Exercise requirements: Give back the full material, exactly as it reads.

-- Begin --

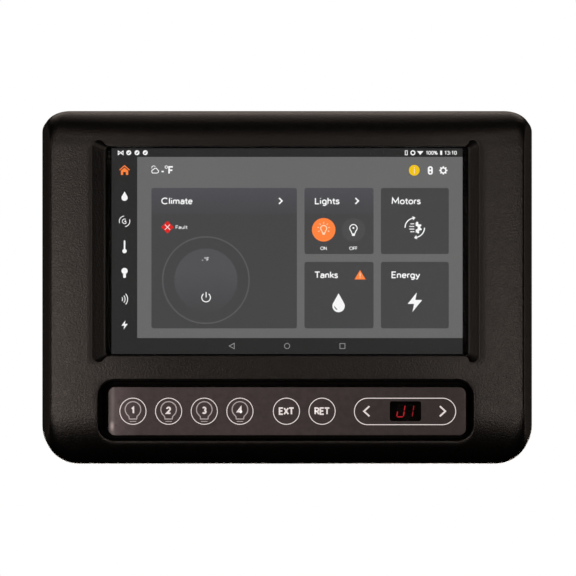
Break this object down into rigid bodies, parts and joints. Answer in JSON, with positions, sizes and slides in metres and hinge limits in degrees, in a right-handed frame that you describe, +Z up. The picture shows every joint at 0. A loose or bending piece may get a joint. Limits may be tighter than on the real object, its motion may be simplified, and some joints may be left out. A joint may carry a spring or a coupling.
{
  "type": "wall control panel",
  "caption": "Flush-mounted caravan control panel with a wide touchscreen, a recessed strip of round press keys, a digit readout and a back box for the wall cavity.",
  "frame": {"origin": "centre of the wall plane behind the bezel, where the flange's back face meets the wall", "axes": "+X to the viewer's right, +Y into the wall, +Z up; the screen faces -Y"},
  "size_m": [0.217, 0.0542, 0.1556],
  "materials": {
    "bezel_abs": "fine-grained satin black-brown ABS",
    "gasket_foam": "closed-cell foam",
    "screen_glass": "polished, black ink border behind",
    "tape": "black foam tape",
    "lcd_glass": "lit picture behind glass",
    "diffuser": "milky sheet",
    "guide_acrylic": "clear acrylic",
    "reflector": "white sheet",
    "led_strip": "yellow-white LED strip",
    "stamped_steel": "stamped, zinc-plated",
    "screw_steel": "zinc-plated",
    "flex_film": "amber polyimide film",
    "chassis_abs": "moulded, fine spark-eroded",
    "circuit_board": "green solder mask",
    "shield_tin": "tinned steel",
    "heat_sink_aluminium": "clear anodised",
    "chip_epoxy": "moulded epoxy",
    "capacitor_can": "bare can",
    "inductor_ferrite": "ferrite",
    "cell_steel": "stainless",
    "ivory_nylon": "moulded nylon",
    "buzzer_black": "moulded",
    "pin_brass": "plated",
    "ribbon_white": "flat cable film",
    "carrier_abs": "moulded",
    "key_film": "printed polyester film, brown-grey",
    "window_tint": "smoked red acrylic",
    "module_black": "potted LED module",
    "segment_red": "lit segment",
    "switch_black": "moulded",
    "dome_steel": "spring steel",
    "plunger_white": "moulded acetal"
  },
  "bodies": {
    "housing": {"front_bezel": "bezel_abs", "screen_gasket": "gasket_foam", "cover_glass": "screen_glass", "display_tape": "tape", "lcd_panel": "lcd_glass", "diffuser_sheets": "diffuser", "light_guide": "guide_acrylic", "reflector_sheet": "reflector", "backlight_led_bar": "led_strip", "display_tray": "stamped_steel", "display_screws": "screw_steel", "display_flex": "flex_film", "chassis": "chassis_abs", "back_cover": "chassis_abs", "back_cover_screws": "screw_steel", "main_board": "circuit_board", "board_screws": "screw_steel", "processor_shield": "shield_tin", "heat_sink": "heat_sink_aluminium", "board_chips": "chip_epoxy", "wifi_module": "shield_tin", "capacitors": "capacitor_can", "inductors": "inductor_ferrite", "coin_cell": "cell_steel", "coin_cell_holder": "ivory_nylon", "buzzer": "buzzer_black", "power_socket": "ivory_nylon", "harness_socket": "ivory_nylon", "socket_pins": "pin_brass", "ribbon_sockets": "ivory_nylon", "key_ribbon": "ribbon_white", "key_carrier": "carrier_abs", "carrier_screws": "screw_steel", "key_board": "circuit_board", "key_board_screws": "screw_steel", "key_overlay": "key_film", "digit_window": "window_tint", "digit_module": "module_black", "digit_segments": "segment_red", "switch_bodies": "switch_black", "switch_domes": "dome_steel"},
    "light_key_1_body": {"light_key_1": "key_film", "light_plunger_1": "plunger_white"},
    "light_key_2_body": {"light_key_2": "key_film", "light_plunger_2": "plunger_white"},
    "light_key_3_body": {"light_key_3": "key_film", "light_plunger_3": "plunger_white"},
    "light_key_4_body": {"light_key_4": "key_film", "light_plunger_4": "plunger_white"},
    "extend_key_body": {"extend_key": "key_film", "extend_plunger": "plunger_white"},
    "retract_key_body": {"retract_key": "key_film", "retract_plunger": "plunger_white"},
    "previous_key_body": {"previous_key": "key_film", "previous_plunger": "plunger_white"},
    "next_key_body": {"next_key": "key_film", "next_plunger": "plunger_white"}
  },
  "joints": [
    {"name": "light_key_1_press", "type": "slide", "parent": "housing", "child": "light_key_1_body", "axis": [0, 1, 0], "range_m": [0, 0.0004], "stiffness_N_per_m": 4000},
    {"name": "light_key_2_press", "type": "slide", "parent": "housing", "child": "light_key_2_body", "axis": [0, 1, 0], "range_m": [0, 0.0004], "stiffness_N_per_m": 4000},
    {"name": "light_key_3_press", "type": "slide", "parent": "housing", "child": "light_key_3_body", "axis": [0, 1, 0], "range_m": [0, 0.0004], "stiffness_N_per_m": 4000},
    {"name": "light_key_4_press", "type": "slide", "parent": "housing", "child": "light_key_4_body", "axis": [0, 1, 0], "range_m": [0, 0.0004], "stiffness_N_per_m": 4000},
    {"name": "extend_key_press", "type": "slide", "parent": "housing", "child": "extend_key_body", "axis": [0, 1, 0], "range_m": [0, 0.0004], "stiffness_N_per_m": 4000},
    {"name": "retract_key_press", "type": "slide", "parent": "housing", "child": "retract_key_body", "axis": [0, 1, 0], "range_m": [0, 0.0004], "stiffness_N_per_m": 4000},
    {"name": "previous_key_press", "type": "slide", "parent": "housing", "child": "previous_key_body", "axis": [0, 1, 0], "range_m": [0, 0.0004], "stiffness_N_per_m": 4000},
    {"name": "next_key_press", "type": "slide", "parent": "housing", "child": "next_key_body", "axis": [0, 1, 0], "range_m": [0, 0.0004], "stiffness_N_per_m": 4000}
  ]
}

-- End --

Complete output:
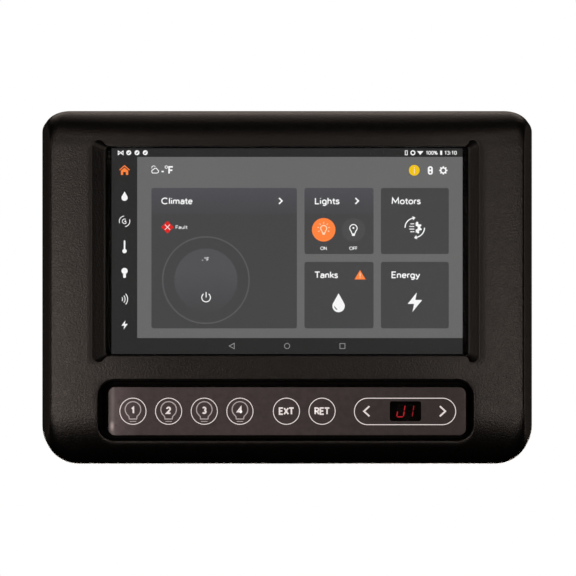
Break this object down into rigid bodies, parts and joints. Answer in JSON, with positions, sizes and slides in metres and hinge limits in degrees, in a right-handed frame that you describe, +Z up. The picture shows every joint at 0. A loose or bending piece may get a joint. Limits may be tighter than on the real object, its motion may be simplified, and some joints may be left out. A joint may carry a spring or a coupling.
{
  "type": "wall control panel",
  "caption": "Flush-mounted caravan control panel with a wide touchscreen, a recessed strip of round press keys, a digit readout and a back box for the wall cavity.",
  "frame": {"origin": "centre of the wall plane behind the bezel, where the flange's back face meets the wall", "axes": "+X to the viewer's right, +Y into the wall, +Z up; the screen faces -Y"},
  "size_m": [0.217, 0.0542, 0.1556],
  "materials": {
    "bezel_abs": "fine-grained satin black-brown ABS",
    "gasket_foam": "closed-cell foam",
    "screen_glass": "polished, black ink border behind",
    "tape": "black foam tape",
    "lcd_glass": "lit picture behind glass",
    "diffuser": "milky sheet",
    "guide_acrylic": "clear acrylic",
    "reflector": "white sheet",
    "led_strip": "yellow-white LED strip",
    "stamped_steel": "stamped, zinc-plated",
    "screw_steel": "zinc-plated",
    "flex_film": "amber polyimide film",
    "chassis_abs": "moulded, fine spark-eroded",
    "circuit_board": "green solder mask",
    "shield_tin": "tinned steel",
    "heat_sink_aluminium": "clear anodised",
    "chip_epoxy": "moulded epoxy",
    "capacitor_can": "bare can",
    "inductor_ferrite": "ferrite",
    "cell_steel": "stainless",
    "ivory_nylon": "moulded nylon",
    "buzzer_black": "moulded",
    "pin_brass": "plated",
    "ribbon_white": "flat cable film",
    "carrier_abs": "moulded",
    "key_film": "printed polyester film, brown-grey",
    "window_tint": "smoked red acrylic",
    "module_black": "potted LED module",
    "segment_red": "lit segment",
    "switch_black": "moulded",
    "dome_steel": "spring steel",
    "plunger_white": "moulded acetal"
  },
  "bodies": {
    "housing": {"front_bezel": "bezel_abs", "screen_gasket": "gasket_foam", "cover_glass": "screen_glass", "display_tape": "tape", "lcd_panel": "lcd_glass", "diffuser_sheets": "diffuser", "light_guide": "guide_acrylic", "reflector_sheet": "reflector", "backlight_led_bar": "led_strip", "display_tray": "stamped_steel", "display_screws": "screw_steel", "display_flex": "flex_film", "chassis": "chassis_abs", "back_cover": "chassis_abs", "back_cover_screws": "screw_steel", "main_board": "circuit_board", "board_screws": "screw_steel", "processor_shield": "shield_tin", "heat_sink": "heat_sink_aluminium", "board_chips": "chip_epoxy", "wifi_module": "shield_tin", "capacitors": "capacitor_can", "inductors": "inductor_ferrite", "coin_cell": "cell_steel", "coin_cell_holder": "ivory_nylon", "buzzer": "buzzer_black", "power_socket": "ivory_nylon", "harness_socket": "ivory_nylon", "socket_pins": "pin_brass", "ribbon_sockets": "ivory_nylon", "key_ribbon": "ribbon_white", "key_carrier": "carrier_abs", "carrier_screws": "screw_steel", "key_board": "circuit_board", "key_board_screws": "screw_steel", "key_overlay": "key_film", "digit_window": "window_tint", "digit_module": "module_black", "digit_segments": "segment_red", "switch_bodies": "switch_black", "switch_domes": "dome_steel"},
    "light_key_1_body": {"light_key_1": "key_film", "light_plunger_1": "plunger_white"},
    "light_key_2_body": {"light_key_2": "key_film", "light_plunger_2": "plunger_white"},
    "light_key_3_body": {"light_key_3": "key_film", "light_plunger_3": "plunger_white"},
    "light_key_4_body": {"light_key_4": "key_film", "light_plunger_4": "plunger_white"},
    "extend_key_body": {"extend_key": "key_film", "extend_plunger": "plunger_white"},
    "retract_key_body": {"retract_key": "key_film", "retract_plunger": "plunger_white"},
    "previous_key_body": {"previous_key": "key_film", "previous_plunger": "plunger_white"},
    "next_key_body": {"next_key": "key_film", "next_plunger": "plunger_white"}
  },
  "joints": [
    {"name": "light_key_1_press", "type": "slide", "parent": "housing", "child": "light_key_1_body", "axis": [0, 1, 0], "range_m": [0, 0.0004], "stiffness_N_per_m": 4000},
    {"name": "light_key_2_press", "type": "slide", "parent": "housing", "child": "light_key_2_body", "axis": [0, 1, 0], "range_m": [0, 0.0004], "stiffness_N_per_m": 4000},
    {"name": "light_key_3_press", "type": "slide", "parent": "housing", "child": "light_key_3_body", "axis": [0, 1, 0], "range_m": [0, 0.0004], "stiffness_N_per_m": 4000},
    {"name": "light_key_4_press", "type": "slide", "parent": "housing", "child": "light_key_4_body", "axis": [0, 1, 0], "range_m": [0, 0.0004], "stiffness_N_per_m": 4000},
    {"name": "extend_key_press", "type": "slide", "parent": "housing", "child": "extend_key_body", "axis": [0, 1, 0], "range_m": [0, 0.0004], "stiffness_N_per_m": 4000},
    {"name": "retract_key_press", "type": "slide", "parent": "housing", "child": "retract_key_body", "axis": [0, 1, 0], "range_m": [0, 0.0004], "stiffness_N_per_m": 4000},
    {"name": "previous_key_press", "type": "slide", "parent": "housing", "child": "previous_key_body", "axis": [0, 1, 0], "range_m": [0, 0.0004], "stiffness_N_per_m": 4000},
    {"name": "next_key_press", "type": "slide", "parent": "housing", "child": "next_key_body", "axis": [0, 1, 0], "range_m": [0, 0.0004], "stiffness_N_per_m": 4000}
  ]
}